Abstract

Visible light-driven water splitting performed within a photoelectrochemical cell (PEC) is one of the most investigated processes to produce hydrogen in a sustainable manner. Developing a photoanode for the water oxidation reaction (oxygen evolving reaction, OER) is considered more challenging than designing a photocathode for the water reduction reaction (hydrogen evolving reaction, HER) because the OER requires a higher overpotential and displays a higher activation barrier. Since the work of Fujishima and Honda in 1972, intense research has been devoted to the development of photoelectrodes solely based on inorganic semiconductor materials. Nevertheless, the large majority of photoanodes using inorganic semiconductors weakly absorb in the visible spectrum and present poor long-term stability.

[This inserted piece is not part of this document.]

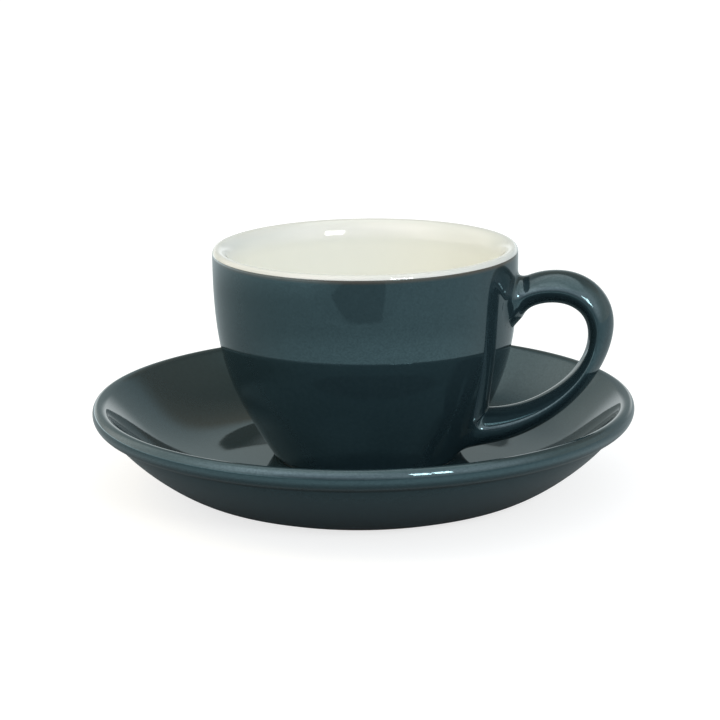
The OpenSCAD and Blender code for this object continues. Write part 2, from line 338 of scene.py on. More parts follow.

An alternative design, more recently explored, is to decouple the light absorption and the catalytic function by adsorbing a molecular photosensitizer on an n-type semiconducting electrode (generally TiO2), to promote visible light absorption, and an oxygen-evolving catalyst to promote the OER. Herein, we provide a comprehensive review of such hybrid photoanodes that associate with a molecular photosensitizer and an oxygen-evolving catalyst based on metal oxide nanoparticles. For these hybrid photoanodes, tris(bipyridine) ruthenium complexes and organic dyes such as perylenes, free-base porphyrins, polyheptazine and pi-conjugated naphthalene benzimidazole polymers have been employed as molecular photosensitizers in combination with IrOx or CoOx OER catalysts. The preparation of these photoanodes, the evaluation of their photocatalytic performance for the OER, and the key factors that govern their efficiency and stability are highlighted.